Talk about a climate change: A University of Illinois at Chicago professor says he has found new evidence that a massive meltdown of polar ice 8,200 years ago put North America into a deep freeze for a century.
 
The "most dramatic climate change in the last 10,000 years" followed a flood of fresh water from a glacial reservoir into the salty water of the Gulf Stream, which controls our continent's weather. That led to a 43-degree temperature drop, said UIC's Torbjorn Tornqvist.
 
His report on earth core samples that indicate an abrupt jump in sea levels caused by the colossal flood will appear Saturday in an online issue of Geophysical Research Letters.
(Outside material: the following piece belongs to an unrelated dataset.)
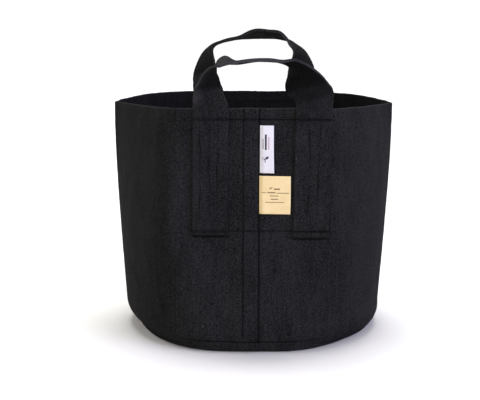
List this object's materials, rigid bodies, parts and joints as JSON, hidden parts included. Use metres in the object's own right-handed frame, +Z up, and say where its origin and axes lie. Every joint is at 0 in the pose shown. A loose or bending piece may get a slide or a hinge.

Scientists believe the flood's source was a glacial reservoir called Lake Agassiz, holding twice the volume of the Caspian Sea in Eurasia, the world's largest inland sea.
 
According to this theory, all that fresh water gushed into the North Atlantic. There it mixed with the salty waters of the Gulf Stream.
 
Now less salty and less buoyant, the warm surface water sank, cooling the stream that ordinarily carries tropical waters to this continent.
 
The result? A temperature plunge of 43 degrees Fahrenheit that may have lasted 100 years or more.
 
At a time when scientists are focused on global warming, the "take-home message" is that climate change is a complicated phenomenon featuring abrupt swings toward both ends of the thermometer.
 
Tornqvist and his students found evidence of the millennia-old freshwater deluge while taking core samples of earth in the Mississippi Delta. "We were studying the loss of coastal wetlands but found something much more interesting," he said.
 
His team discovered deep core samples of peat that radiocarbon dating pegged at around 8,200 years, when the so-called "8.2 Event" occurred. Made up of decayed plant material in soggy ground, peat forms as sea levels rise.
 
His findings establish the first sea-level record corresponding to the big flood.
 
"The $64 million question is how much fresh water was released," the professor said. "My suspicion is that the only way is looking at sea levels."
 
Could the 8.2 Event happen again, as in the disaster movie "The Day After Tomorrow"?
 
"We don't have a Lake Agassiz now," Tornqvist said. But in Greenland, where the first evidence of the great flood was found, the ice sheet is melting at an accelerating rate. And global warming puts more moisture into the air, producing more rain and, in turn, fresher ocean water.
 
"It depends on how sensitive the North Atlantic is to that kind of process," Tornqvist said. "One possibility is that global warming could lead to this type of surprise but only affect part of the world."